DATA LINES:

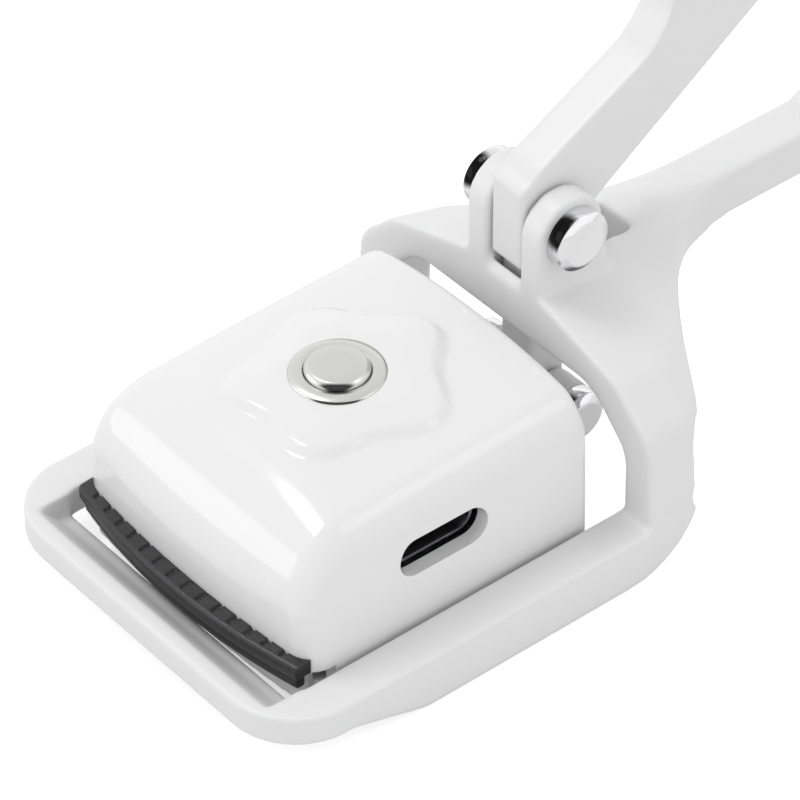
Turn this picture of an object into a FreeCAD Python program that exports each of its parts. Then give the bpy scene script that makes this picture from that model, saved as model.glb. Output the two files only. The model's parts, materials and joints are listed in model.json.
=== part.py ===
"""Heated, rechargeable eyelash curler, in millimetres.

+X is the object's right, +Y runs from the lash end to the finger loops, +Z is up. The origin is the
bottom centre of the whole object's box. The underside of the frame's two arms is the plane z = 0.
"""
import FreeCAD, Part
import math
import os

V = FreeCAD.Vector

# Overall sizes
overall_length = 108.0        # lash bar to the rear of the handle loop
frame_width = 41.0
arm_height = 5.5
arm_width = 4.2
arch_height = 22.0
pivot_above_arch = 5.2
pivot_from_front = 44.8
link_height = 7.8             # height of the pin that pushes the head

# Lash bar and plan corners of the frame
bar_band = 1.6                # flat top of the lash bar
bar_depth = 5.2               # whole depth of the lash bar
bar_thickness = 3.1
bar_recess_depth = 2.2
recess_slope_depth = 2.2      # plan depth of the recess's sloping front
front_corner_radius = 7.0
opening_corner_radius = 0.6
recess_end_inset = 0.2

# Arch over the head's rear, and hood behind it
arch_front_offset = 3.7       # arch face in front of the pivot axis
leg_depth = 5.7
leg_heel_radius = 8.0         # rounding under the leg, seen from the side
shoulder_drop = 7.6            # crown to the arch's flank corner
shoulder_run = 4.6
shoulder_rise = 4.4
hood_edge_height = 12.6       # lower edge of the hood where it leaves the leg
arch_wall_side = 3.7
arch_wall_top = 5.5
hood_crown_radius = 4.0
hood_length = 24.0            # from the arch face to where the handle is straight
ear_radius = 3.7
ear_thickness = 2.6
lip_thickness = 0.9
lip_slope_drop = 1.1
slot_rear = 13.2              # rear end of the lever's slot, behind the arch face
nub_radius = 1.4
nub_height = 0.35

# Handle and its finger loop
handle_width = 4.8
handle_height = 4.8
handle_loop_radius = 14.0
loop_rim = 3.4
handle_loop_drop = 3.1        # loop centre below the handle's mid-height
neck_length = 2.5             # straight handle's end to the loop's front
neck_join_angle = 37.0        # where the neck's edges meet the loop, from its front

# Lever
lever_width = 4.0
lever_hub_radius = 5.25
lever_face = 3.3              # flat front face ahead of the pivot axis
lever_arm_half = 2.0          # half depth of the arm under the hub
lever_upper_slope = 28.0
lever_upper_rise = 6.3        # upper edge above the pivot axis
lever_loop_radius = 14.0
lever_loop_back = 29.5        # loop centre behind the pivot axis
lever_loop_up = 32.8          # loop centre above the pivot axis
lever_eye_radius = 2.4
lever_tip_hole_radius = 3.4

# Pins and their caps
pivot_pin_radius = 1.5
link_pin_radius = 1.0
pivot_cap_radius = 2.9
link_cap_radius = 2.5
cap_bevel = 0.45
cap_thickness = 1.9
cap_bore_depth = 1.0

# Clearances
running_fit = 0.05            # radial, pin in a turning hole
side_gap = 0.25               # lever to ear, each side
body_gap = 0.3                # moving body to its neighbour
link_slot_extra = 0.4         # length added to the lever's lower hole, along the arm
button_fit = 0.07
head_travel_back = 2.4
head_travel_front = 0.6

# Head
head_side_gap = 0.5            # head's flank to the arm beside it
head_length = 32.3
head_top = 20.0
head_bottom = 1.2
head_wall = 1.4
head_front_gap = 5.7          # lash bar's outer face to the head's front
head_corner_radius = 3.0
head_front_bow = 0.7
relief_height = 0.5
petal_radius = 10.6
valley_radius = 8.7
button_from_front = 16.9      # button's centre behind the head's front
relief_behind_button = 0.6    # relief's centre behind the button's
base_thickness = 1.4
heater_notch = 4.2            # height of the gap under the head's front edge, for the heater

# Rails of the head in the arms
rail_height = 1.8
rail_depth = 1.2
rail_length = 20.0
rail_bottom = 1.7
rail_foot_gap = 0.15

# Link lugs on the head's base
lug_thickness = 3.1
lug_gap = 0.35
barrel_radius = 2.5

# Button
ring_radius = 4.32
ring_hole_radius = 3.0
ring_stand = 0.8               # ring's face above the head's crown
ring_thickness = 2.2
button_stand = 0.6             # button's face above the ring's
button_travel = 0.5
button_skirt = 1.6
stem_radius = 1.2

# Charging port
port_from_front = 15.9        # port centre behind the head's front
port_height = 12.2
port_slot_length = 9.7
port_slot_height = 3.65
port_length = 8.94
port_body_height = 3.16
port_depth = 7.3
port_wall = 0.3
tongue_length = 6.7
tongue_thickness = 0.7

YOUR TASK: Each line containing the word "that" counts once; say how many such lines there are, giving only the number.

SOLVED PROBLEM: 2